Books face challenges of an entirely different order than visual stories.
In reading, sensory input is determined by the reader. The writer only has word choice, description and word value at his/her disposal to conjure the illusion of sensory perception. Some writers know tricks to tap into the reader’s psyche and guide it where the story needs to go – similar to the art of misdirection in stage magic -, but for the most part they must rely on black letters on white paper to scare their readers.
Good writers get that job done and have us shivering with fright as if we are living what they describe, but too many horror books adhere religiously to the genre format. While 99% of all stories have roughly the same structure (Hero’s Journey, Three-Act Construct), genre formats dictate exactly what kind of event must happen where in the story.
This is why so many horror stories seem alike. Or thrillers, whodunnits and romance novels, for that matter. Here, too, repeated exposure to the same input desensitises the reader. They may continue to read horror books, but whether they will feel any of the emotions the writers hoped to elicit remains to be seen.
Internet Breaks the Mould
Since the arrival of the Internet, anyone can publish anything, regardless of content or quality. For the horror genre, this provided a new treasure of scary stories known as creepypasta. These usually short, urban myth-like stories get shared on social media sites and seem to be particularly popular with teenagers.
The often anonymous authors of these stories are blissfully unaware of genre limitations as posed by the publishing industry. Subjects and level of horror vary (as does quality), but overall they can be very entertaining and, because their lack of genre format, surprising.
In this, the horror folklore on the Internet has stayed true to the one essential ingredient of horror fiction: the element of surprise.
Challenge to Creators
Daily overexposure to horror and suffering makes us indifferent to the news, but it also has us laughing out loud at fountains of blood, creepy noises and yet another dumb teen getting ripped to shreds by the resident psycho/monster/alien/whatever.
It simply doesn’t surprise us anymore. Yet a major component of fear, and by extension the horror genre, is the unpredictability. The threat to the hero can be anything, as long as it is to some degree unexpected, unknown, unseen or uncontrollable.
For artists working in the genre, this is an extra complication. You know the story you’re telling, so how to capture that feeling in words or film when your own stories no longer scare you? Perhaps this is the reason so many writers and film makers resort to the tried-and-tested genre format. You rely on the format to ensure thrills for your audience when you cannot feel them while you are creating.

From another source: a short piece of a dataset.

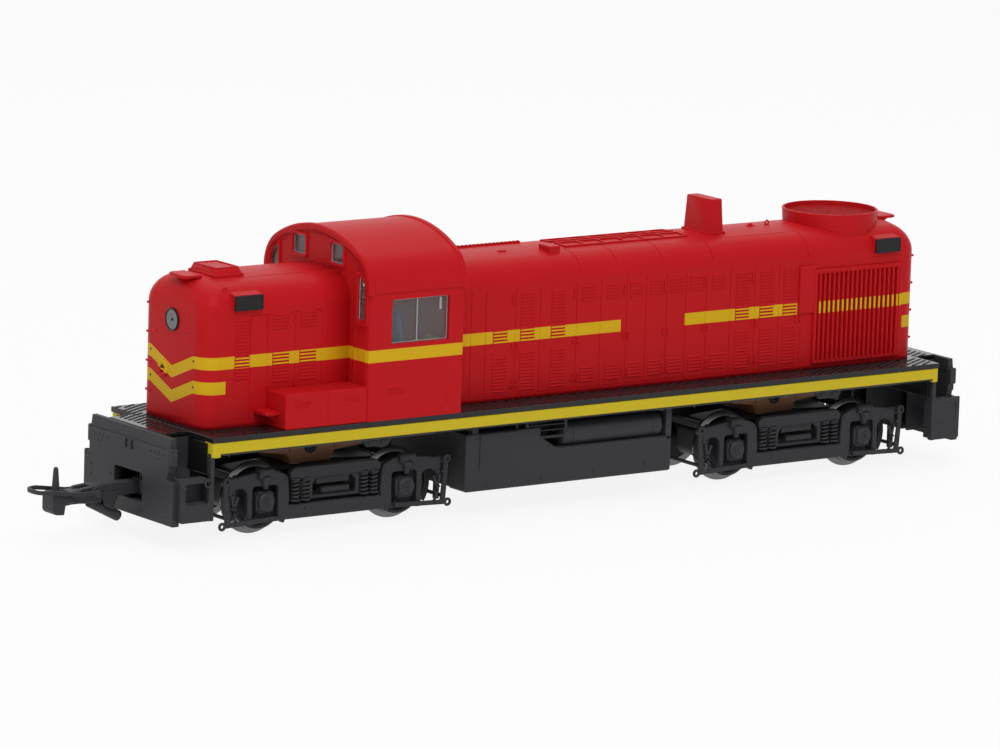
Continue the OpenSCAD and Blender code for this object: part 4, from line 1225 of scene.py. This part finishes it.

However, going through the motions to tell your story is no longer a reliable option. The audience has it figured out and is accustomed to the effect. They can predict each carefully measured step in the format. And if a horror story is predictable, it becomes laughable.
Ridicule is the death strike to a story. It’s a sign that the audience has lost all empathy.
Adding more ready-made scares and over-the-top gore isn’t going to put the horror back into horror stories. Following a standard format won’t make the audience empathise, nor will it imbue a story with the suspense needed to trigger the fear and shivers the audience seeks.
But restoring the unpredictable in horror fiction, however essential, will not be easy. People are exposed to the unimaginable on a daily basis, where this inflated superlative is presented as reality. The entertainment industry can try to trump that, but such attempts are more likely to contribute to the situation than solve it.
Overstatement doesn’t inspire empathy. Not for people suffering in real life, and certainly not for fictional characters. Perhaps if news outlets stuck to the facts and left meting out horror to artists in the genre, both would find a much more empathic audience.